When parents approach Inyart at Media Power Youth, they are often torn between wanting to limit their children’s social media use and wanting to keep their children familiar with the technology that could determine their future jobs, Inyart said.
Inyart said parents should explore age-appropriate limits on devices and social media. But she also added they should also acknowledge that the technology is here and their children will use it — whether they like it or not.
The key, she said, is making sure that children understand the difference between harmful screen time and quality screen time.
“We define quality screen time as screen time where you have to absorb information, process information, and make a decision and take action based on that information,” Inyart said.

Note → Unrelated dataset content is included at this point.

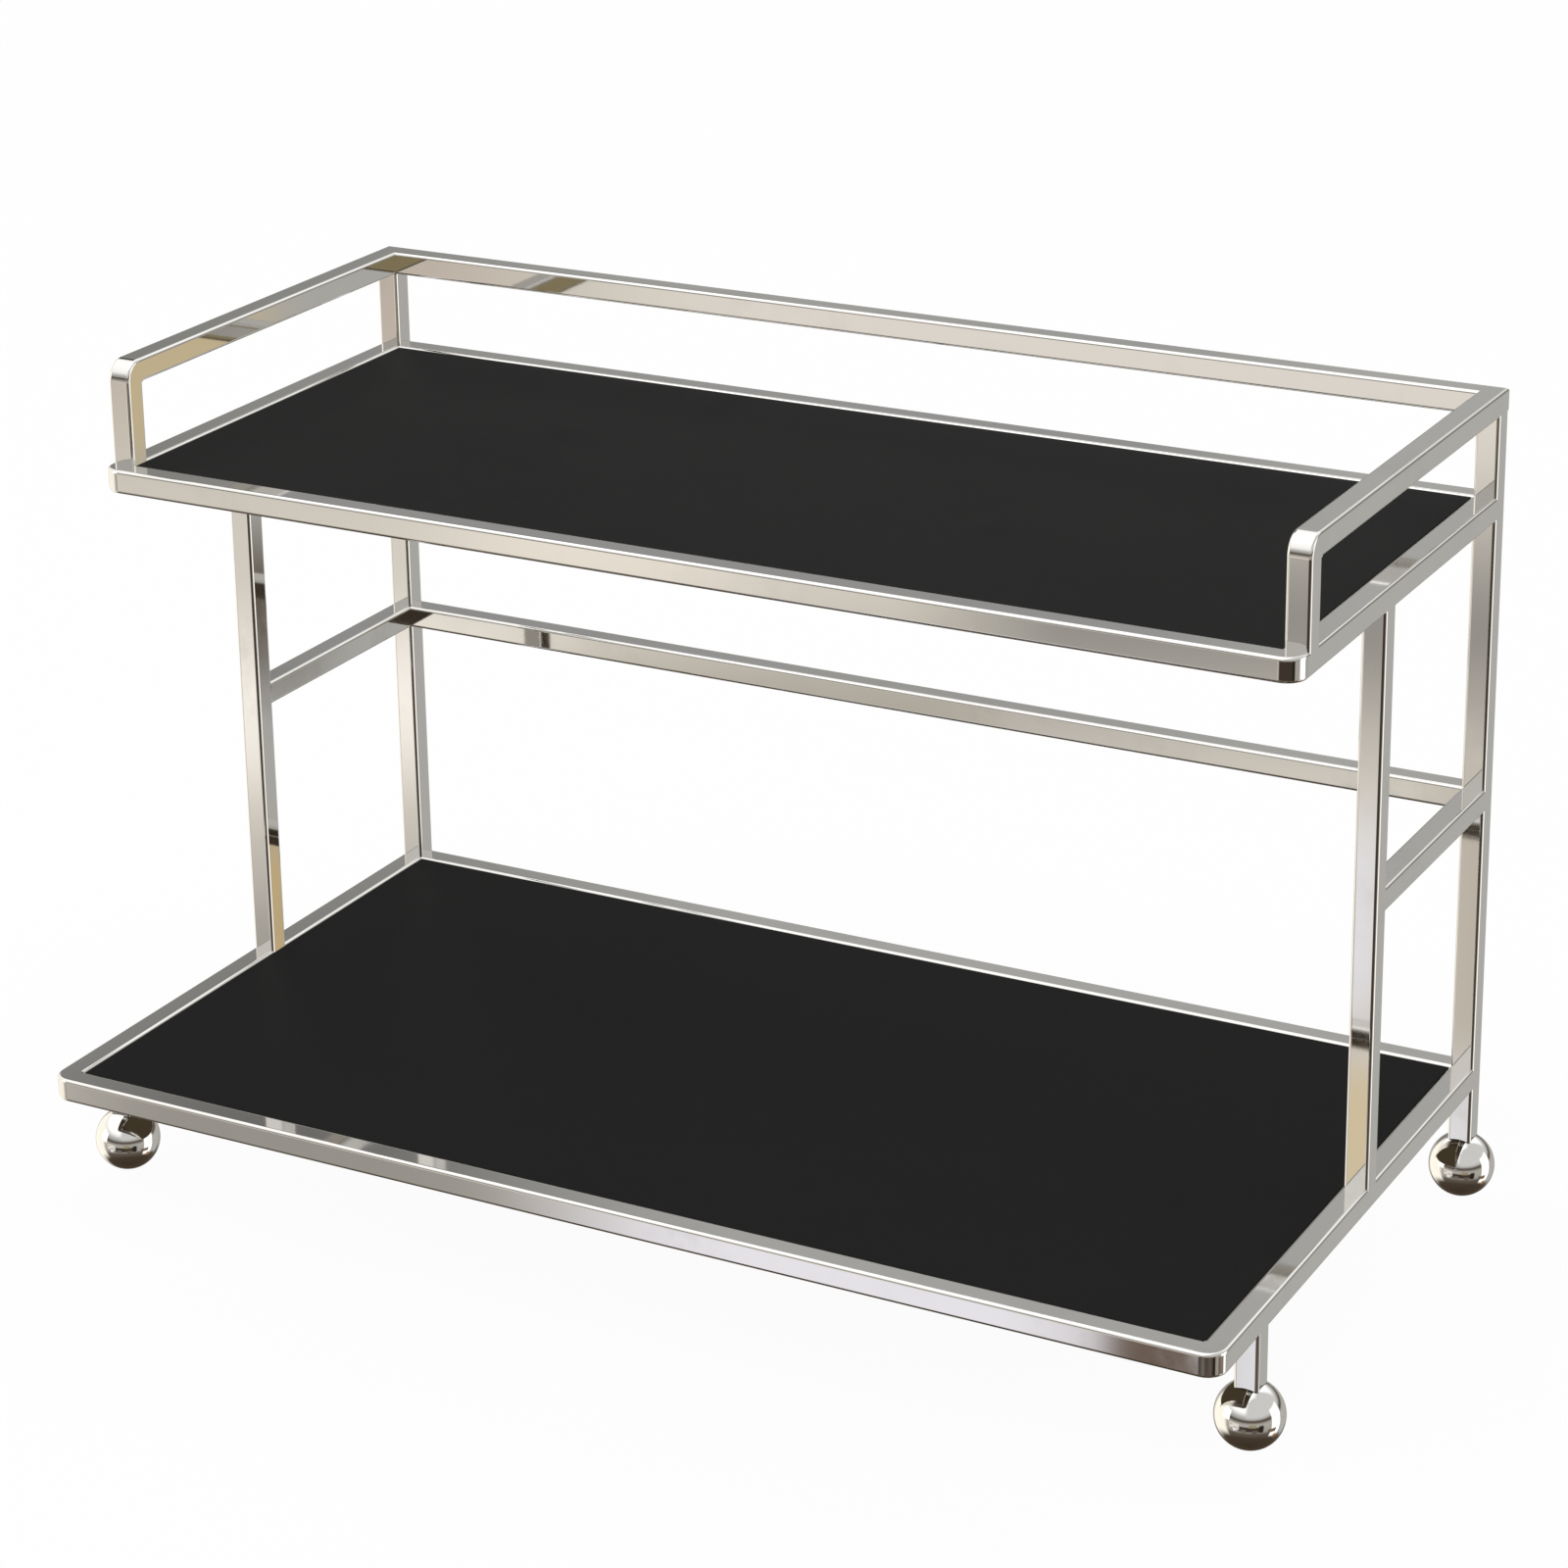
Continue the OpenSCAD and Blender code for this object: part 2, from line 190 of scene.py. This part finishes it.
def make_hand_marks():
    """Faint smears and finger marks that dull a polished surface here and there."""
    tree, given, result = new_group(
        "hand_marks", {"Size": ("Float", 9.0), "Amount": ("Float", 1.0)}, {"Mask": "Float"})
    where = on_piece(tree)
    patches = noise(tree, where, given.outputs["Size"], 3.0, roughness=0.6, distortion=0.4)
    smear_size = maths(tree, "MULTIPLY", given.outputs["Size"], 7.0)
    streaks = noise(tree, where, smear_size, 5.0, roughness=0.65)
    soft = remap(tree, patches, 0.46, 0.72, smooth=True)
    fine = remap(tree, streaks, 0.35, 0.7)
    mask = maths(tree, "MULTIPLY", maths(tree, "MULTIPLY", soft, fine), given.outputs["Amount"], clamp=True)
    tree.links.new(mask, result.inputs["Mask"])
    return tree


def make_fine_grain():
    """Even, fine grain: a height and a mask that any moulded, plated or coated surface shows close up."""
    tree, given, result = new_group(
        "fine_grain", {"Scale": ("Float", 900.0), "Stretch": ("Vector", (1.0, 1.0, 1.0))},
        {"Height": "Float", "Mask": "Float"})
    stretch = {0: on_piece(tree), 1: given.outputs["Stretch"]}
    drawn = add(tree, "VectorMath", stretch, operation="MULTIPLY").outputs[0]
    grain = noise(tree, drawn, given.outputs["Scale"], 4.0, roughness=0.7)
    tree.links.new(grain, result.inputs["Height"])
    tree.links.new(remap(tree, grain, 0.38, 0.62), result.inputs["Mask"])
    return tree


def make_settled_dust():
    """A thin film of dust that lies on faces that look up, in uneven patches."""
    tree, given, result = new_group(
        "settled_dust", {"Amount": ("Float", 0.3), "Patch Scale": ("Float", 6.0)}, {"Mask": "Float"})
    upward = add(tree, "SeparateXYZ", {"Vector": add(tree, "NewGeometry").outputs["Normal"]}).outputs["Z"]
    lying = remap(tree, upward, 0.3, 0.95, smooth=True)
    where = on_piece(tree)
    patches = noise(tree, where, given.outputs["Patch Scale"], 6.0, roughness=0.62)
    specks = noise(tree, where, 1400.0, 2.0)
    uneven = maths(tree, "MULTIPLY", remap(tree, patches, 0.3, 0.75), remap(tree, specks, 0.45, 0.7))
    settled = maths(tree, "MULTIPLY", lying, uneven)
    mask = maths(tree, "MULTIPLY", settled, given.outputs["Amount"], clamp=True)
    tree.links.new(mask, result.inputs["Mask"])
    return tree


def make_hairlines():
    """Very fine scratches from wiping, in two crossing directions."""
    tree, given, result = new_group("hairlines", {"Scale": ("Float", 60.0)}, {"Mask": "Float"})
    where = on_piece(tree)
    lines = []
    for turn, squeeze in ((0.5, 40.0), (-0.9, 28.0)):
        turned = add(tree, "Mapping", {"Vector": where, "Rotation": (turn, 0.7 * turn, turn),
                                       "Scale": (1.0, squeeze, 1.0)}).outputs[0]
        lines.append(remap(tree, noise(tree, turned, given.outputs["Scale"], 2.0), 0.66, 0.72))
    tree.links.new(maths(tree, "MAXIMUM", *lines), result.inputs["Mask"])
    return tree


HAND_MARKS = make_hand_marks()
FINE_GRAIN = make_fine_grain()
SETTLED_DUST = make_settled_dust()
HAIRLINES = make_hairlines()


# ---- Materials ----

def start_material(name):
    """A new material with its Principled shader. Returns the material, its tree and the shader."""
    material = bpy.data.materials.new(name)
    tree = empty_tree(material)
    shader = add(tree, "BsdfPrincipled")
    add(tree, "OutputMaterial", {"Surface": shader.outputs[0]})
    return material, tree, shader


def bump(tree, shader, height, strength, distance):
    """Fine relief on a surface, at most as deep as the distance."""
    made = add(tree, "Bump", {"Height": height, "Strength": strength, "Distance": distance})
    tree.links.new(made.outputs["Normal"], shader.inputs["Normal"])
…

Teachers, meanwhile, should focus their efforts on first giving students healthy communication skills, and root those lessons in technology. For instance, students can learn how to make persuasive arguments online, similar to the ways in which they might be asked to make those arguments in a school paper, she said.
“Those are things that students are already doing at pretty young ages in the type of tech and platforms that they’re using,” she said.
Learning media literacy and how to analyze and spot misinformation is also a critical for students today, Inyart said — and an area in which she says schools can have a positive effect.
And above all, Inyart argued, lessons in empathy should infuse any lessons around technology.
“Lots of what we’re talking about through social media are relationship skills. In social media, what we’re doing is we’re harnessing a student’s interest in technology to teach them these skills that kind of transcend that.”